Even with the threat of impeachment, there is considerable doubt that the Federal Government could meet the deadline or achieve 70 per cent capital budget implementation as demanded by the House.

It is indeed worrisome that practically every year the implementation of the budget has been the major source of friction between the Executive and the House. In 2010 and 2011, the same accusation of poor budget implementation was made against the Executive.

 While reflecting further on the cause of the face-off, it is not a surprise that there was no serious contention on the re-current budget as this involves mainly the statutory allocation and general cost of administration/overheads.

One funny aspect of the whole feud is simile contradiction observed in the statistics presented by the government in defence of the accusation of poor capital budget implementation. Whether the rate of the budget implementation was deliberated exaggerated or a mere statistical goof, the fact still remains that the inaccuracy or the distortion of the official figures and facts has caused an embarrassing situation to the nation.

The initial 56 per cent capital budget implementation claim by the Federal Government when properly analysed is misleading and as such, it is worthy of condemnation. Even with the retraction, blame needs to be apportioned and apology tendered for the exaggeration of the nation’s budget implementation performance.

For the avoidance of doubts, the retraction was contained in documents submitted to the Senate Committee on appropriation by officials of the Finance Ministry during an interactive session recently held by the Senate. According to the documents, the ₦184,84 billion when calculated against the total capital budget of ₦1.519 trillion is ₦12.16  per cent of performance. Indeed, the performance rating is truly an evidence of poor budget implementation. Assuming the Coordinating Minister for the Economy and the Minister of Finance, Dr. Ngozi Okonja Iweala had initially alluded to the poor performance rate in the budget implementation, the ongoing face-off between the Executive and the legislature ought to have been averted.

There is also the need to put in proper perspective the excuse that the constituency projects of the National Assembly members was part of the cause of delay in the implementation of the capital budget. Evidence abound that allocation for constituency projects was not unilaterally injected into the nation’s capital budget by the lawmakers but it was introduced based on agreement between the Executive and the Legislature. Even if the constituency projects were introduced into the budget at a stage in the approval process, the abnormality could not be a reasonable excuse for poor capital budget implementation.

More importantly, the total removal of 60 billion constituency projects from the Federal budget of ₦1.519 trillion, the nation will still be left with a capital budget ₦1.459 trillion; hence implementing ₦184,84 billion out of the new figure is still a failure in a standard scoring template.

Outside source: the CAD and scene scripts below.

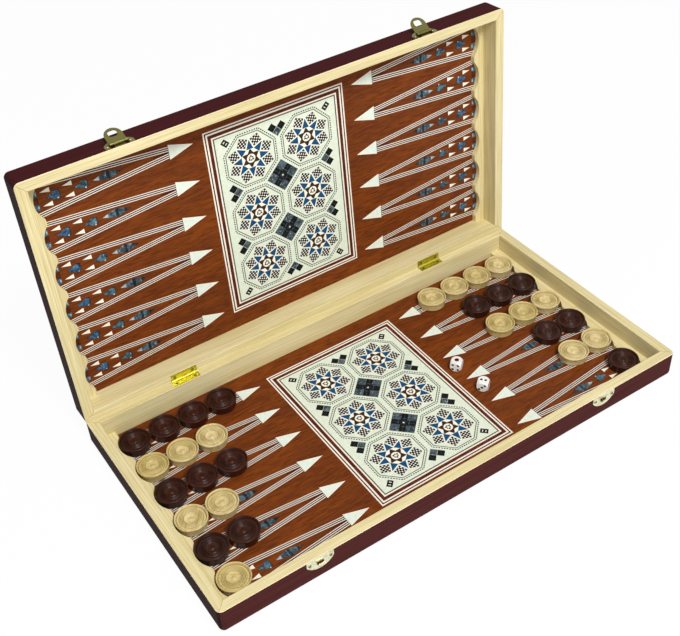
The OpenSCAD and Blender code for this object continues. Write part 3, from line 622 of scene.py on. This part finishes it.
def point(s):
    """One point along +x: arrowhead, two lined strips and the small mosaic between them."""
    teeth = RACK_HIGH.x - RACK_WIDTH
    base = s["arrow_tip"] + s["arrow_length"]
    near = POCKET / 2 + 0.2
    start, end = base + 0.3, teeth + SCOOP_DEPTH
    far = near + (s["strip_spread"] - near) * (end - start) / (teeth - start)
    # width of the arrowhead's maple edging
    edge = 0.7
    tiles = [("peach", wedge(s["arrow_tip"], base, s["arrow_width"] / 2), 3)]
    slope = s["arrow_width"] / 2 / s["arrow_length"]
    inset = edge * math.sqrt(1 + slope * slope) / slope
    inner = s["arrow_width"] / 2 - (inset + edge) * slope
    tiles.append(("pale", wedge(s["arrow_tip"] + inset, base - edge * 0.2, inner), 4))
    gap = near - s["strip_width"] / 2
    # a black stringing wedge between the two strips next to the arrowhead: painted shade between them
    tiles.append(("line", [(start, -gap), (start + 15, -0.3), (start + 15, 0.3), (start, gap)], 5))
    for side in (-1, 1):
        tiles += lined_strip((start, side * near), (end, side * far), s["strip_width"], s["dark_line"])
        for back, out in DART_TIPS:
            tiles += dart(teeth - back, out * side, s["dart_length"], s["dart_width"])
        tiles.append(("shell_teal", rectangle(SCOOP_DEPTH - 1, 5.4, teeth + 2.8, SCOOP_TILE * side), 4))
        tiles.append(("shell_pale", rectangle(1.1, 2.6, teeth + 1.4, SCOOP_TILE * side), 5))
    tiles.append(("band", rectangle(SCOOP_DEPTH - 1, 7, teeth + 2.8), 4))
    tiles += shell_bud(teeth - NEAR_BUD, s["bud_width"], "shell_blue")
    tiles += shell_bud(teeth - FAR_BUD, s["bud_width"] - 0.6, "shell_teal")
    tiles += long_shell(teeth - LONG_SHELL, s["long_shell"], s["shell_width"])
    return tiles


def all_points(s):
    """The twelve points of a tray."""
    low, high = RACK_LOW.y, RACK_HIGH.y
    pitch = (high - low - 2 * ROW_MARGIN) / ROWS
    tiles = []
    for side in (0, 180):
        for row in range(ROWS):
            y = (low + high) / 2 + pitch * ((ROWS - 1) / 2 - row)
            tiles += placed(point(s), 0, y, side)
    return tiles


# centre panel, about its own middle

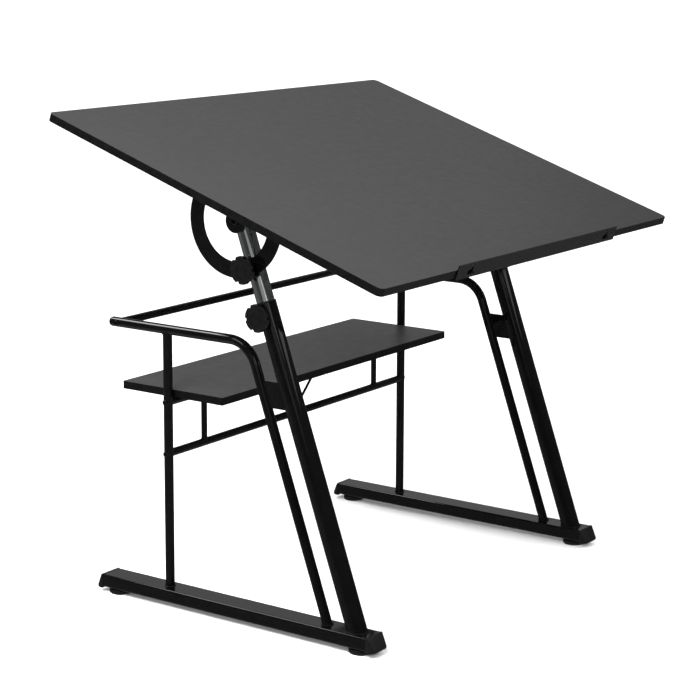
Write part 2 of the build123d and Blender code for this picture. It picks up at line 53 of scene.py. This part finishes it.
# ---------------------------------------------------------------- materials
class Graph:
    """Small helper that adds shader nodes to one material."""

    def __init__(self, name):
        self.material = bpy.data.materials.new(name)
        self.material.use_nodes = True
        self.tree = self.material.node_tree
        self.shader = self.tree.nodes["Principled BSDF"]
        self.coords = self.add("ShaderNodeTexCoord").outputs["Object"]

    def add(self, kind, **values):
        node = self.tree.nodes.new(kind)
        for key, value in values.items():
            setattr(node, key, value)
        return node

    def link(self, source, target):
        self.tree.links.new(source, target)

    def mapped(self, scale):
        node = self.add("ShaderNodeMapping")
        node.inputs["Scale"].default_value = scale
        self.link(self.coords, node.inputs["Vector"])
        return node.outputs["Vector"]

    def noise(self, scale, detail, roughness=0.55, vector=None):
        node = self.add("ShaderNodeTexNoise")
        node.inputs["Scale"].default_value = scale
        node.inputs["Detail"].default_value = detail
        node.inputs["Roughness"].default_value = roughness
        self.link(vector or self.coords, node.inputs["Vector"])
        return node.outputs["Fac"]

    def spread(self, value, low, high):
        """The middle of a noise pattern's range, stretched between two values."""
        node = self.add("ShaderNodeMapRange")
        node.inputs["From Min"].default_value = 0.3
        node.inputs["From Max"].default_value = 0.7
        node.inputs["To Min"].default_value = low
        node.inputs["To Max"].default_value = high
        self.link(value, node.inputs["Value"])
        return node.outputs["Result"]

    def blend(self, factor, first, second):
        node = self.add("ShaderNodeMix", data_type="RGBA")
        colours = [s for s in node.inputs if s.type == "RGBA"]
        colours[0].default_value = (*first, 1)
        colours[1].default_value = (*second, 1)
        self.link(factor, node.inputs["Factor"])
        return [s for s in node.outputs if s.type == "RGBA"][0]

    def total(self, first, second):
        node = self.add("ShaderNodeMath", operation="ADD")
        self.link(first, node.inputs[0])
        self.link(second, node.inputs[1])
        return node.outputs[0]

    def bump(self, height, strength, distance, previous=None):
        node = self.add("ShaderNodeBump")
        node.inputs["Strength"].default_value = strength
        node.inputs["Distance"].default_value = distance
        self.link(height, node.inputs["Height"])
        if previous:
            self.link(previous, node.inputs["Normal"])
        return node.outputs["Normal"]

    def set(self, **values):
        for key, value in values.items():
            socket = self.shader.inputs[key.replace("_", " ")]
            if hasattr(value, "is_output"):
                self.link(value, socket)
            else:
                socket.default_value = value

    def mottled(self, pattern, dark, light):
        """Base colour that wanders between two tones."""
        self.set(Base_Color=self.blend(self.spread(pattern, 0, 1), dark, light))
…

Of equal importance is the Executive accusation that the National Assembly re-ordered the Executive budget as this consequently caused delay in the capital budget implementation. In my view, when the executive budgetary provisions were re-ordered, it brings into focus the ideals of democracy. The essence of budget re-ordering is to ensure collaboration between the Executive and the legislature in the budget formulation, approval process and implementation.

Again, if the recent experience of this nation in budget implementation is anything to go by, the Nigeria debt profile will continue to rise. Over the years, the country has not recorded budget surplus. The 2012 budget is considerably a deficit budget with a gap of nearly ₦2 trillion or nearly half of the total budget. The implication is that the government may have to borrow from the banking sector or other sources to fully implement the capital budget.

Similarly, there are a lot of social irritations associated with the budgetary allocation for the implementation of constituency projects as most of the projects in the past were poorly designed and implemented. As a matter of fact, there should be quality control measures in place to ensure that funds for constituency projects are well utilized and properly accounted for by each member of the National Assembly. Without proper accountability and efficient quality control measures in place, funds meant for constituency projects are likely to end up in private accounts of some of the legislators, their family members and friends.

As the nation is gradually matching into another fiscal year, the slow pace of capital budget implementation sincerely calls for worry and serious national concern. Of course, if we continue to implement the capital budget at the pace of 12.6 per cent every three months, the nation is bound to record failure in the implementation of the 2012 budget. Government therefore needs to show more commitment to the full implementation of the budget and be ready to accept blames in the case of budget implementation failure.

While watching with keen interest the unfolding events in the nation’s political scene ahead of September deadline given by the House to commence impeachment proceedings against President Goodluck Jonathan, it is hoped the government will rise up to implement the capital budget with 75 per cent performance rating to avert the possible impeachment and for prosperity to judge Mr. President as a performer.